Colocada a esfregar o chão do jardim, algo que a zombie faz diligentemente num único movimento maquinal eletrizante, ajoelhada no chão em posição em que o seu traseiro começa a incomodar dois empregados de jardim. Numa ocasião em que o menino da patroa se afoga acidentalmente num lago, a mãe do garoto implora a Shara que o traga à vida, algo que faz com uma dentadinha no pescoço. E assim se abre o espaço para que gradualmente Shara vá recuperando parte de si. As primeiras vítimas acabam por ser os elementos de um gangue de jovens que se divertia a espetar objetos nas suas costas. Por seu turno, o menino vai sendo alimentado por sangue e criando uma maior proximidade com o zombie, para total desespero da mãe. Ainda que faça crescer alguma curiosidade do pai que também passa a sentir algum apetite sexual pela zombie.

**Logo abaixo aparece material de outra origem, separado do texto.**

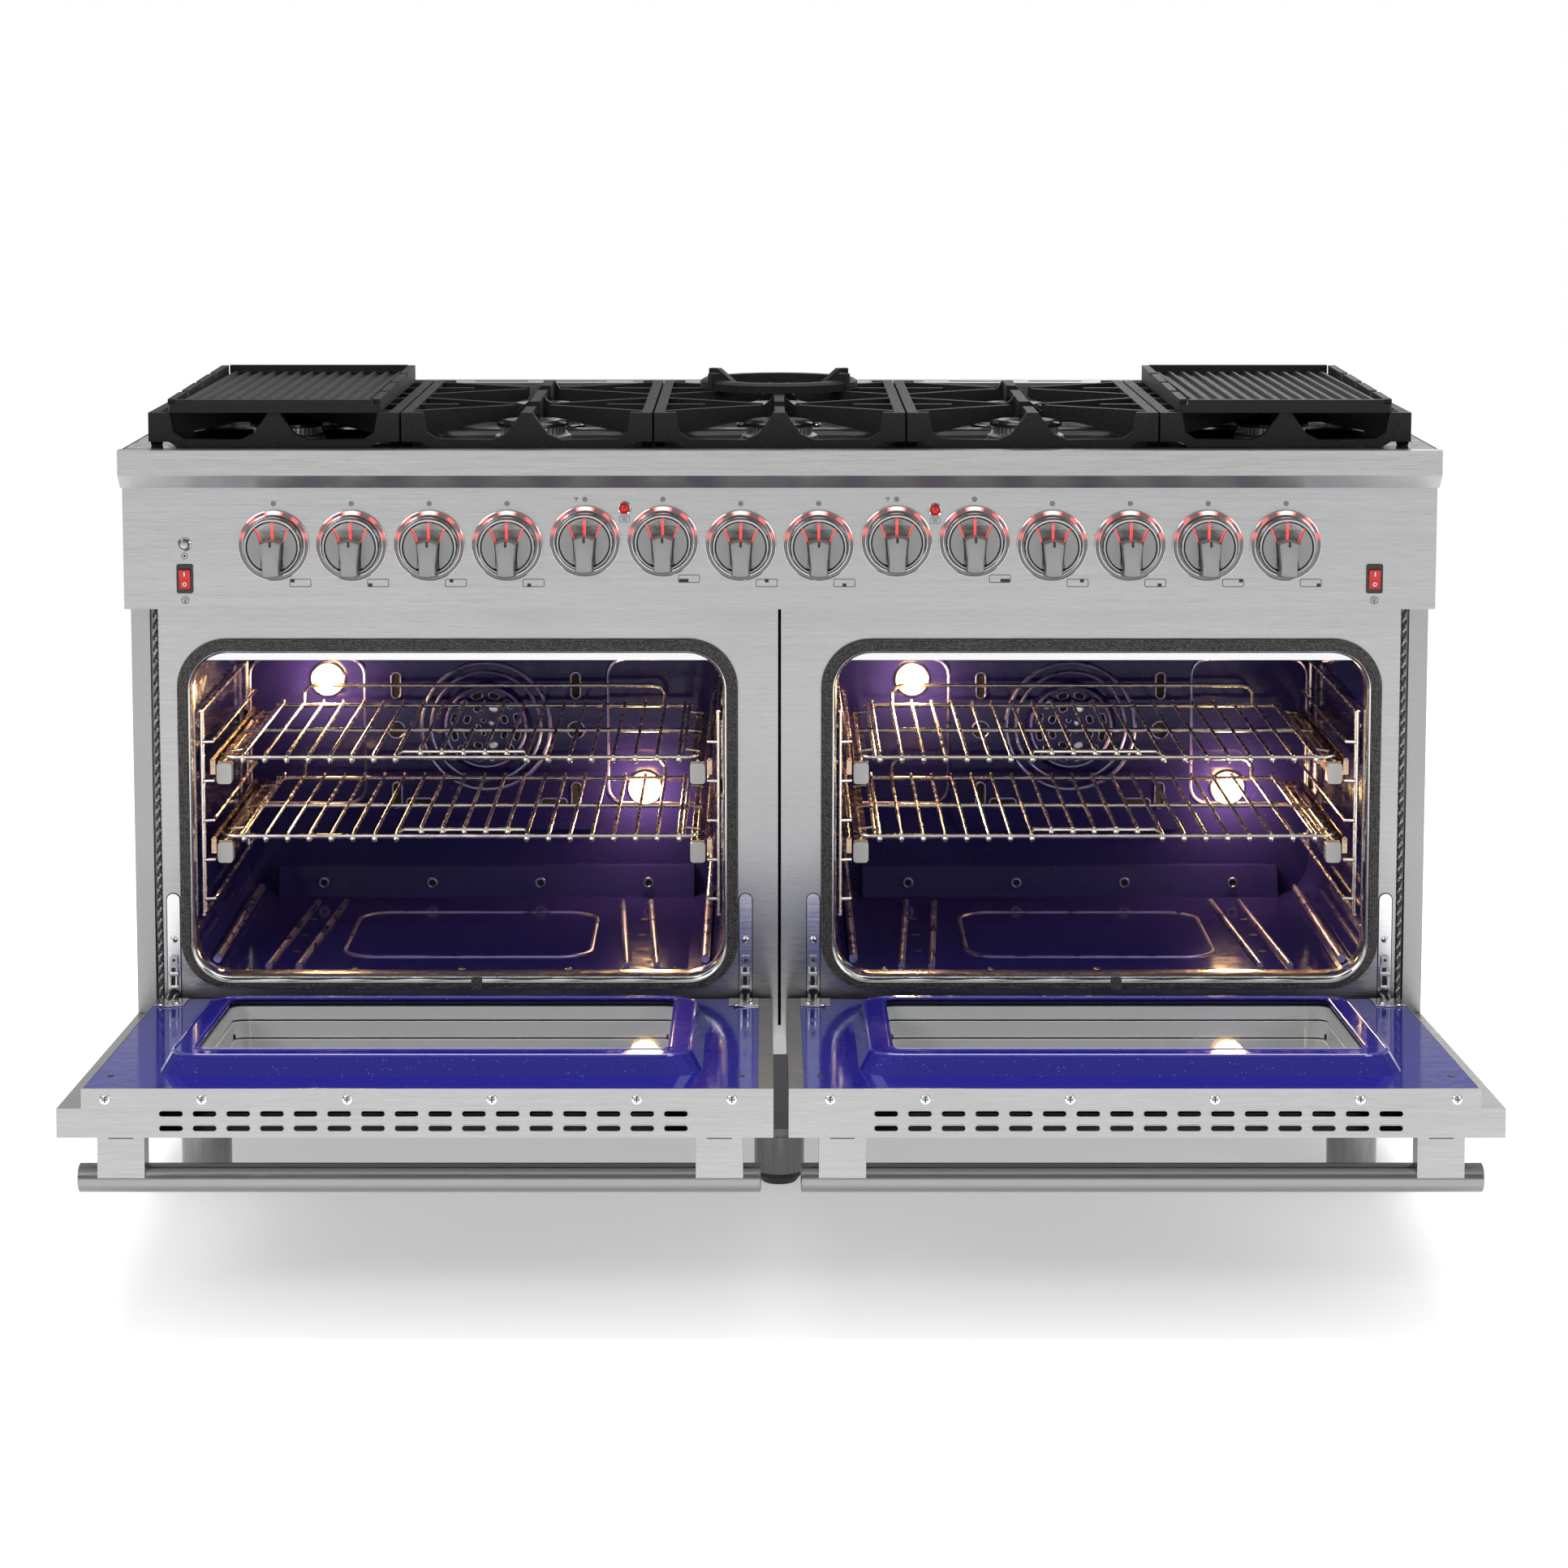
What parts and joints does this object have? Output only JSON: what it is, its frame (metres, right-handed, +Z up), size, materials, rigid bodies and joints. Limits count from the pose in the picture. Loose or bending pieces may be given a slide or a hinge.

Tirando partido de um preto e branco contrastado, acentuando as partes menos visíveis do rosto de Shara, Sabu retira maior efeito dramático ao mesmo tempo que se aproxima mais dos clássicos que pretende homenagear. Ainda que no final nos esteja reservado um conseguido volte-face em que o sangue assume a sua cor natural. Miss Zombie afirma um gosto pelo minimalista, em que Sabu consegue notas altas de um eficaz e expressivo efeito de género.